= Given task =
The listing below should be written out exactly; please include all of it.
--- Start of Material ---
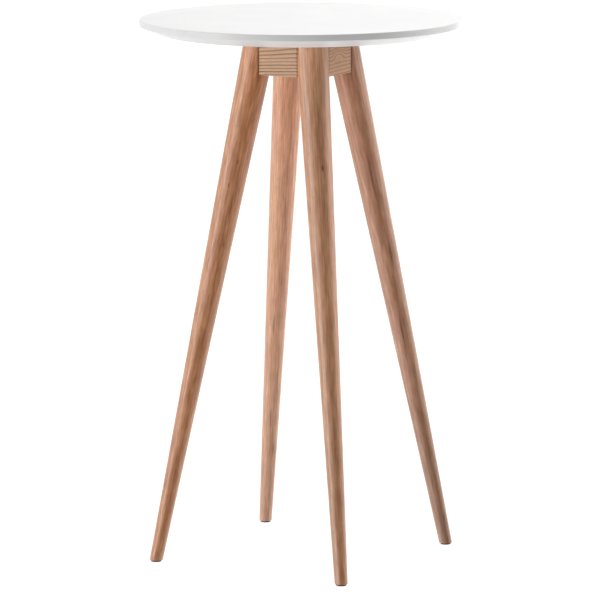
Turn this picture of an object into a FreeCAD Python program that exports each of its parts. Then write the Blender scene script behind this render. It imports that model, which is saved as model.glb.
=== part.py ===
# Round bar table: a white lacquered top on a square ash apron with cut corners and four splayed, tapered legs.
# Origin on the floor under the middle of the top, +Z up, apron sides square to X and Y, legs on the diagonals.
import FreeCAD, Part
import math
import os
import sys
import Sketcher

FOLDER = "parts"

# Driving sizes, in millimetres; leg_splay and nut_chamfer_angle are in degrees
SIZES = {
    # table top, turned from one board
    "table_height": 1100,
    "top_diameter": 650,
    "top_thickness": 29,
    "top_band_height": 13,
    "top_bevel_width": 42,
    "top_arris_round": 1.2,
    # apron: four rails that leave the corners of the square open for the legs
    "apron_width": 182,
    "rail_height": 80,
    "rail_thickness": 18,
    "rail_arris_round": 1.2,
    # legs: straight round tapers, halved round the apron's cut corners
    "leg_splay": 11.9,
    "leg_head_inset": 13.5,
    "leg_head_diameter": 66,
    "leg_foot_diameter": 26,
    "leg_trim": 12,
    "leg_foot_chamfer": 0.8,
    # corner blocks, glued inside the apron; each has a nose between the rails' ends, wide enough for the bolts
    "block_depth": 36,
    "block_wing": 36,
    "block_nose_wall": 3.7,
    "block_foot_gap": 6,
    # hanger bolts, one above the other through each block into its leg
    "bolt_diameter": 8,
    "bolt_end_distance": 18,
    "bolt_wood_length": 17,
    "bolt_point_length": 4,
    "bolt_overhang": 4,
    "bolt_end_chamfer": 1,
    "bolt_hole_gap": 0.25,
    "washer_diameter": 24,
    "washer_thickness": 2,
    "washer_bore_gap": 0.2,
    "nut_across_flats": 13,
    "nut_height": 6.5,
    "nut_chamfer_angle": 30,
    "nut_thread_gap": 0.1,
    # pan-head wood screws, all of one gauge
    "screw_diameter": 4,
    "screw_point_length": 4,
    "screw_head_diameter": 8,
    "screw_head_height": 2.8,
    "screw_head_round": 1.4,
    "screw_recess_span": 4.4,
    "screw_recess_slot": 1,
    "screw_recess_depth": 1.5,
    "screw_pilot_gap": 0.1,
    "drill_extra": 1,
    # screws from the corner blocks into the rails
    "block_screw_length": 28,
    "block_screw_setback": 28,
    "block_screw_seat": 14,
    "block_screw_bore_diameter": 9.5,
    # steel angle brackets between the rails and the top, two holes in line along each flange
    "bracket_width": 16,
    "bracket_flange": 40,
    "bracket_thickness": 2,
    "bracket_bend_round": 1.5,
    "bracket_corner_round": 4,
    "bracket_hole_reach": 14,
    "bracket_hole_pitch": 18,
    "bracket_hole_gap": 0.3,
    "rail_screw_length": 15,
    "top_screw_length": 18,
    # nail-on glides under the feet
    "glide_diameter": 21,
    "glide_height": 3,
    "glide_chamfer": 0.6,
    "nail_diameter": 2.2,
    "nail_length": 16,
    "nail_point_length": 2.5,
    "nail_head_diameter": 6,
    "nail_head_height": 0.8,
    "nail_head_recess": 0.7,
    "nail_gap": 0.1,
    # how far a cut runs past the face that it leaves
    "cut_overrun": 5,
}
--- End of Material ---
= Expected answer =
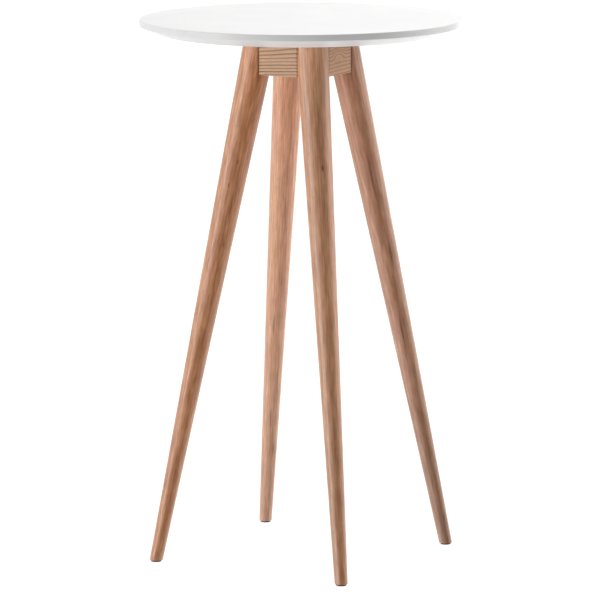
Turn this picture of an object into a FreeCAD Python program that exports each of its parts. Then write the Blender scene script behind this render. It imports that model, which is saved as model.glb.
=== part.py ===
# Round bar table: a white lacquered top on a square ash apron with cut corners and four splayed, tapered legs.
# Origin on the floor under the middle of the top, +Z up, apron sides square to X and Y, legs on the diagonals.
import FreeCAD, Part
import math
import os
import sys
import Sketcher

FOLDER = "parts"

# Driving sizes, in millimetres; leg_splay and nut_chamfer_angle are in degrees
SIZES = {
    # table top, turned from one board
    "table_height": 1100,
    "top_diameter": 650,
    "top_thickness": 29,
    "top_band_height": 13,
    "top_bevel_width": 42,
    "top_arris_round": 1.2,
    # apron: four rails that leave the corners of the square open for the legs
    "apron_width": 182,
    "rail_height": 80,
    "rail_thickness": 18,
    "rail_arris_round": 1.2,
    # legs: straight round tapers, halved round the apron's cut corners
    "leg_splay": 11.9,
    "leg_head_inset": 13.5,
    "leg_head_diameter": 66,
    "leg_foot_diameter": 26,
    "leg_trim": 12,
    "leg_foot_chamfer": 0.8,
    # corner blocks, glued inside the apron; each has a nose between the rails' ends, wide enough for the bolts
    "block_depth": 36,
    "block_wing": 36,
    "block_nose_wall": 3.7,
    "block_foot_gap": 6,
    # hanger bolts, one above the other through each block into its leg
    "bolt_diameter": 8,
    "bolt_end_distance": 18,
    "bolt_wood_length": 17,
    "bolt_point_length": 4,
    "bolt_overhang": 4,
    "bolt_end_chamfer": 1,
    "bolt_hole_gap": 0.25,
    "washer_diameter": 24,
    "washer_thickness": 2,
    "washer_bore_gap": 0.2,
    "nut_across_flats": 13,
    "nut_height": 6.5,
    "nut_chamfer_angle": 30,
    "nut_thread_gap": 0.1,
    # pan-head wood screws, all of one gauge
    "screw_diameter": 4,
    "screw_point_length": 4,
    "screw_head_diameter": 8,
    "screw_head_height": 2.8,
    "screw_head_round": 1.4,
    "screw_recess_span": 4.4,
    "screw_recess_slot": 1,
    "screw_recess_depth": 1.5,
    "screw_pilot_gap": 0.1,
    "drill_extra": 1,
    # screws from the corner blocks into the rails
    "block_screw_length": 28,
    "block_screw_setback": 28,
    "block_screw_seat": 14,
    "block_screw_bore_diameter": 9.5,
    # steel angle brackets between the rails and the top, two holes in line along each flange
    "bracket_width": 16,
    "bracket_flange": 40,
    "bracket_thickness": 2,
    "bracket_bend_round": 1.5,
    "bracket_corner_round": 4,
    "bracket_hole_reach": 14,
    "bracket_hole_pitch": 18,
    "bracket_hole_gap": 0.3,
    "rail_screw_length": 15,
    "top_screw_length": 18,
    # nail-on glides under the feet
    "glide_diameter": 21,
    "glide_height": 3,
    "glide_chamfer": 0.6,
    "nail_diameter": 2.2,
    "nail_length": 16,
    "nail_point_length": 2.5,
    "nail_head_diameter": 6,
    "nail_head_height": 0.8,
    "nail_head_recess": 0.7,
    "nail_gap": 0.1,
    # how far a cut runs past the face that it leaves
    "cut_overrun": 5,
}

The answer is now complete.